In the second and third weeks, track which tasks are consuming the most sessions. You'll likely find that certain task types — often ones that require context switching or unclear next steps — are consuming disproportionately more sessions than their apparent difficulty warrants. This insight allows you to restructure your work: clarify objectives before starting sessions, batch similar tasks together, and prepare materials in advance.

By the end of the first month, compare your current daily Pomodoro count against your week-one baseline. Most consistent practitioners see a 20–40% increase in focused work hours. The increase comes not from working harder, but from eliminating the passive time that was previously disguised as work.

FAQ

How much does the Pomodoro Technique actually improve productivity?

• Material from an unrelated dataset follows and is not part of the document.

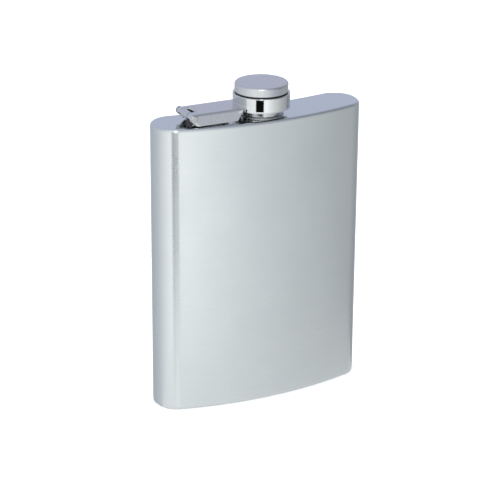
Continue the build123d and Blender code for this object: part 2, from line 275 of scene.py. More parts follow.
def polishedSteel(name, tone=None, roughness=None, waves=0.2, edge=0.2 * mm, lean=0.0, arm=False):
    # bright rolled steel: faint waviness, fine wiping marks and softly broken edges;
    # lean makes upright walls face a little upwards, as pressed walls with a draft do
    material, tree, shader = newMaterial(name)
    tone = tone or steelValues["polishedTone"]
    roughness = roughness or steelValues["polishedRoughness"]
    where = addNode(tree, "ShaderNodeTexCoord", (-6, 0))
    swell = addNode(tree, "ShaderNodeTexNoise", (-4, -2), Scale=260.0, Detail=2.0, Roughness=0.5)
    smears = addNode(tree, "ShaderNodeTexNoise", (-4, 0), Scale=900.0, Detail=4.0, Roughness=0.6)
    link(tree, where.outputs["Object"], swell.inputs["Vector"])
    link(tree, where.outputs["Object"], smears.inputs["Vector"])
    rough = addNode(tree, "ShaderNodeMapRange", (-2, 0))
    rough.inputs["From Min"].default_value = 0.35
    rough.inputs["From Max"].default_value = 0.7
    rough.inputs["To Min"].default_value = 0.8 * roughness
    rough.inputs["To Max"].default_value = 1.4 * roughness
    link(tree, smears.outputs["Fac"], rough.inputs["Value"])
    gloss = rough.outputs["Result"]
    broken = addNode(tree, "ShaderNodeBevel", (-4, -4), Radius=edge)
    leaning = addNode(tree, "ShaderNodeCombineXYZ", (-3, -5), Z=lean)
    if arm:
        # a satin channel with leaning walls, and a bright collar that flares at its mouth
        parts = addNode(tree, "ShaderNodeSeparateXYZ", (-5, 2))
        satin = addNode(tree, "ShaderNodeMapRange", (-4, 2))
        satin.inputs["From Min"].default_value = armValues["satinLeftOf"] - 2 * mm
        satin.inputs["From Max"].default_value = armValues["satinLeftOf"]
        satin.inputs["To Min"].default_value = 1.0
        satin.inputs["To Max"].default_value = 0.0
        mouth = addNode(tree, "ShaderNodeMapRange", (-4, 4))
        mouth.inputs["From Min"].default_value = armValues["mouth"] + 0.35 * mm
        mouth.inputs["From Max"].default_value = armValues["mouth"] + armValues["flareHeight"]
        mouth.inputs["To Min"].default_value = armValues["flare"]
        mouth.inputs["To Max"].default_value = 0.0
        extra = addNode(tree, "ShaderNodeMath", (-1, 1), operation="MULTIPLY_ADD")
        extra.inputs[1].default_value = armValues["satinExtra"]
        tilt = addNode(tree, "ShaderNodeMath", (-3, 4), operation="MULTIPLY")
        tilt.inputs[1].default_value = armValues["lean"]
        most = addNode(tree, "ShaderNodeMath", (-2, 4), operation="MAXIMUM")
        link(tree, where.outputs["Object"], parts.inputs["Vector"])
        link(tree, parts.outputs["X"], satin.inputs["Value"])
        link(tree, parts.outputs["Z"], mouth.inputs["Value"])
        link(tree, satin.outputs["Result"], extra.inputs[0])
        link(tree, gloss, extra.inputs[2])
        link(tree, satin.outputs["Result"], tilt.inputs[0])
        link(tree, tilt.outputs["Value"], most.inputs[0])
        link(tree, mouth.outputs["Result"], most.inputs[1])
        link(tree, most.outputs["Value"], leaning.inputs["Z"])
        gloss = extra.outputs["Value"]
    link(tree, gloss, shader.inputs["Roughness"])
    shade = toneRamp(tree, (-2, 2), 0.3, dimmed(tone, 0.95), 0.7, tone)
    link(tree, smears.outputs["Fac"], shade.inputs["Fac"])
    link(tree, shade.outputs["Color"], shader.inputs["Base Color"])
    own = addNode(tree, "ShaderNodeVectorTransform", (-2, -6), vector_type="VECTOR")
    own.convert_from = "OBJECT"
    own.convert_to = "WORLD"
    tipped = addNode(tree, "ShaderNodeVectorMath", (-2, -4), operation="ADD")
    level = addNode(tree, "ShaderNodeVectorMath", (-1, -4), operation="NORMALIZE")
    relief = addNode(tree, "ShaderNodeBump", (0, -3), Strength=waves)
    relief.inputs["Distance"].default_value = 0.04 * mm
    link(tree, broken.outputs["Normal"], tipped.inputs[0])
    link(tree, leaning.outputs["Vector"], own.inputs["Vector"])
    link(tree, own.outputs["Vector"], tipped.inputs[1])
    link(tree, tipped.outputs["Vector"], level.inputs[0])
    link(tree, level.outputs["Vector"], relief.inputs["Normal"])
    link(tree, swell.outputs["Fac"], relief.inputs["Height"])
    link(tree, relief.outputs["Normal"], shader.inputs["Normal"])
    shader.inputs["Metallic"].default_value = 1.0
    return material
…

Results vary by individual and task type, but consistent users typically report completing more focused work per hour and experiencing less end-of-day mental fatigue. The structured work-break cycle prevents the gradual cognitive decline that comes from working continuously without rest. Most practitioners see a noticeable improvement within the first two weeks of consistent use.

Is the Pomodoro Technique effective for creative work?

Yes, though with some adaptation. Creative tasks that require deep flow states may benefit from longer intervals — 45 or 50 minutes instead of 25. The core principle of time-boxing and mandatory rest still applies. Many writers, designers, and musicians report that the Pomodoro structure helps them show up consistently rather than waiting for inspiration that may not arrive.

What should I do if 25 minutes feels too short?

Start with 25 minutes anyway and complete at least ten sessions before adjusting. Many people who feel 25 minutes is too short are actually experiencing resistance to starting rather than a genuine mismatch with the interval. If after two weeks you consistently reach deep focus at exactly the 25-minute mark and feel interrupted by the bell, extend your sessions to 30 or 35 minutes.